Tuesday March 13th, 2001 11:58pm
I've never felt so happy and so sad at the same time in my life. I just got off the phone with my brother and had the first one-on-one conversation that lasted more than just 2 minutes in like, literally years. We used to be really close when we were younger, and like we would have random sleepovers in each other's rooms and just talk and laugh about stuff, but for the last few years, we've gotten so distant and I even felt for a long time that I didn't even know him anymore. So now, during my 1/2 hour long phone chat with him, I felt so happy and giddy the entire time! :) :) That's the reason why i'm SOOOOOOO happy!!! :) But I'm also SOOOOOOOOOOOOO sad too. :( I asked him if he was smoking less (yeah, he smokes cigarettes) and he said not really. And when I asked him in a nice way how many he smoked a day, he told me that he smokes a little less than 2 per hour, and I asked him if he he wanted to cut down or have his friends help him cut down, and he said no, not right now, and so I asked him why, and he said 'because I'm addicted!' And for some reason, it just hit me how powerless he is against this stupid nicotine and how much control it has over him. I asked him if he WANTED to be not addicted, and he said yeah. So now, I am just so sad that he can't help himself and that he's like a slave to cigarettes. And it just really breaks my heart knowing that he's damaging his lungs and himself so much. :( I'm gonna sooo pray sooo earnestly that he'll break his addiction.

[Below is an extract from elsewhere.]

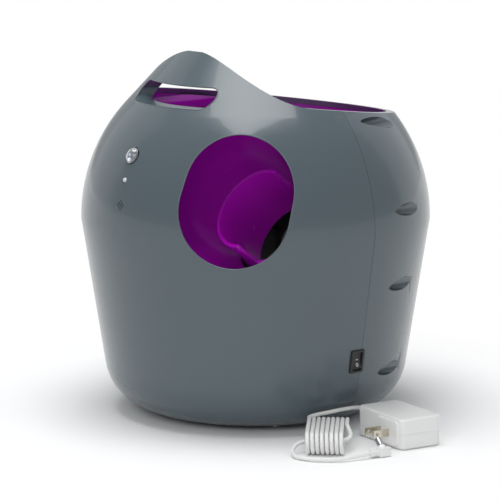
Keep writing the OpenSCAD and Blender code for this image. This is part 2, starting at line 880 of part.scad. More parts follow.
module sensor_lens() color([0.85, 0.88, 0.92, 0.6]) {
    on_dome(0, sensor_z) {
        translate([0, 0, -shell_wall - 2.2]) cylinder(r = lens_r + 2.5, h = 1.6);
        translate([0, 0, -shell_wall - 1]) cylinder(r = lens_r, h = shell_wall + 1.8);
        intersection() {
            translate([0, 0, 5.4 - (lens_r * lens_r + 25) / 10])
                sphere((lens_r * lens_r + 25) / 10);
            translate([0, 0, 0.4]) cylinder(r = lens_r, h = 10);
        }
    }
}

module status_light() color([0.9, 0.95, 0.9, 0.7]) {
    on_dome(0, led_z) {
        translate([0, 0, -9]) cylinder(r = led_r, h = 9);
        translate([0, 0, -0.2]) sphere(led_r);
    }
}

module board_bosses() {
    on_dome(0, board_z) for (s = [-1, 1]) translate([s * 15, 4, -board_depth + seat_gap])
        cylinder(r = 3, h = board_depth - seat_gap - 1);
}

board_z = 238;
board_depth = 10.5;

module sensor_board() color(board_green) {
    on_dome(0, board_z) {
        translate([-20, -18, -board_depth - 1.6]) cube([40, 36, 1.6]);
        translate([0, 9, -board_depth - 0.2]) cylinder(r = 4.6, h = 4.2);
        translate([-8, -16, -board_depth - 6]) cube([16, 6, 5]);
    }
}

module speaker_pattern() {
    for (i = [-1 : 1], j = [-1 : 1])
        translate(speaker_pitch * [i - j, i + j] / 1.4142) circle(speaker_hole_r);
}

module speaker() color(black) {
    on_dome(0, speaker_z) {
        translate([0, 0, -shell_wall - 5.4]) cylinder(r = speaker_r, h = 4);
        translate([0, 0, -shell_wall - 10]) cylinder(r = speaker_r * 0.55, h = 6);
    }
}

// ---- switch, jack and dial ----

rocker_w = 9.2;
rocker_l = 14.4;
rocker_axis = -3.5;

module switch_housing() color(black) {
    on_side(switch_az, switch_z) difference() {
        union() {
            translate([0, 0, 1]) cube([bezel_w, bezel_h, 1.8], center = true);
            translate([0, 0, -7.5]) cube([bezel_w - 2, bezel_h - 2, 17], center = true);
            for (y = [-5, 0, 5]) translate([0, y, -19]) cube([4.8, 0.8, 8], center = true);
        }
        translate([0, 0, -2]) cube([rocker_w + 0.6, rocker_l + 2.4, 11], center = true);
        translate([0, 0, rocker_axis]) rotate([0, 90, 0])
            cylinder(r = 1.25, h = bezel_w - 2.6, center = true);
    }
}

module rocker() color([0.08, 0.08, 0.085]) {
    on_side(switch_az, switch_z) translate([0, 0, rocker_axis]) rotate([-rocker_swing / 2, 0, 0]) {
        rotate([90, 0, 90]) translate([0, 0, -rocker_w / 2]) linear_extrude(rocker_w)
            polygon([[-rocker_l / 2, 5], [0, 3.6], [rocker_l / 2, 5], [rocker_l / 2 - 0.8, -1],
                [-rocker_l / 2 + 0.8, -1]]);
        rotate([0, 90, 0]) cylinder(r = 1.2, h = bezel_w - 3, center = true);
    }
}

jack_body_r = 5;
jack_depth = 6;

module power_jack() color(black) {
    on_side(jack_az, jack_z) difference() {
        union() {
            translate([0, 0, 0.2]) cylinder(r = jack_body_r + 1.5, h = 1.4);
            translate([0, 0, -13]) cylinder(r = jack_body_r, h = 13.4);
        }
        translate([0, 0, -jack_depth + 1.6]) cylinder(r = jack_r, h = jack_depth + 1);
        difference() {
            translate([0, 0, -11]) cylinder(r = jack_r + 0.4, h = 11 - jack_depth + 1.6 + 0.01);
            translate([0, 0, -12]) cylinder(r = 1, h = 12 - jack_depth - 0.4);
        }
    }
}

dial_shaft_r = 3;

module distance_dial() color(black) {
    on_side(180, dial_z) {
        difference() {
            union() {
                translate([0, 0, 0.6]) cylinder(r = dial_r, h = 3);
                translate([0, 0, 3]) cylinder(r = dial_r - 3, h = dial_h - 3);
            }
            for (i = [0 : 17]) rotate([0, 0, 20 * i]) translate([dial_r - 3, 0, 4.6])
                cylinder(r = 1.2, h = dial_h);
        }
        translate([-1.2, 2, dial_h - 0.5]) cube([2.4, dial_r - 7, 1.7]);
        translate([0, 0, -14]) cylinder(r = dial_shaft_r, h = 16);
    }
}

module dial_body() color([0.2, 0.2, 0.22]) {
    on_side(180, dial_z) difference() {
        translate([0, 0, -17]) cylinder(r = 11, h = 17 - shell_wall - 0.7);
        translate([0, 0, -14.5]) cylinder(r = dial_shaft_r + 0.05, h = 20);
    }
}

module control_board() color(board_green) {
    z = tray_top + 8;
    translate([-48, -62, z]) cube([80, 48, 1.6]);
    for (x = [-42, -24]) translate([x, -56, z + 1]) cube([15, 19, 16]);
    for (x = [0, 14]) translate([x, -50, z + 1]) cylinder(r = 5, h = 14);
    translate([-10, -34, z + 1]) cube([24, 12, 3]);
    for (x = [-40, -20, 0]) translate([x, -24, z + 1]) cube([14, 6, 8]);
}

// ---- base ----

module rounded(w, l, r) {
    square([w - 2 * r, l], center = true);
    square([w, l - 2 * r], center = true);
    for (sx = [-1, 1], sy = [-1, 1])
        translate([sx * (w / 2 - r), sy * (l / 2 - r)]) circle(r);
}

door_axis = [-door_w / 2 + 1.6, foot_h + 1.5];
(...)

I hope it happens asap! Weird how such two widely different things and emotions can make you cry the same much for both, huh? elation and heartbreak- weird combo...

2/26/01 12:24am
WOW. Today (well, technically yesterday) I went through the hardest, most frustrating test/ midterm I've ever gone through in my whole life! Well, i guess that's not a lot to say, considering the short span of my college career, but still! It was for Computer Science 3, the prereq to the CS prereq! :P Four hours long!!!!! (b/c he let us have more time and 90% of the people stayed!). The hour before the midterm, I felt scared because for some reason. I don't ever remember ever in my life feeling so stressed about a test (because usually I don't stress AT ALL about tests). I guess I really wanted to do well on this midterm (unlike for chem) and I was getting really nervous and stressing out, and so I called my mom to ask if we could pray together to help me calm down and do well, because it really calms me down for anything when my mom and I pray together. It happend that parents were out to dinner, and my grandma picked up, so I asked her if she could pray for me about my test, and so she said she would and she hung up. It felt good that I had at least talked to my grandma, but was still feeling really stressed and stuff, esp. because I didn't get to share and pray with my mom. Then the phone rang, and I thought "oh! it's mom!", but to my surprise, it was my aunt all the way from Irvine who called, and she said that grandma had called her to ask her to pray for me. So she told me that my uncle was going to pray with me, and so he did. And while he was praying, I was so touched because I know that God knew how much it meant to me to be able to pray with my mom on the phone, but since she was out, he still provided that comfort through someone else. That phone-call prayer really helped me out, and I felt better instantly. And it just really makes me feel so lucky and loved that even a little thing like that, God accounted for and helped me out. I just couldn't help it, so while my uncle was praying, the tears just started rolling out. :) he he, i know, overly sentimental, but I couldn't help it! Man, God is just so good and so awesome!!!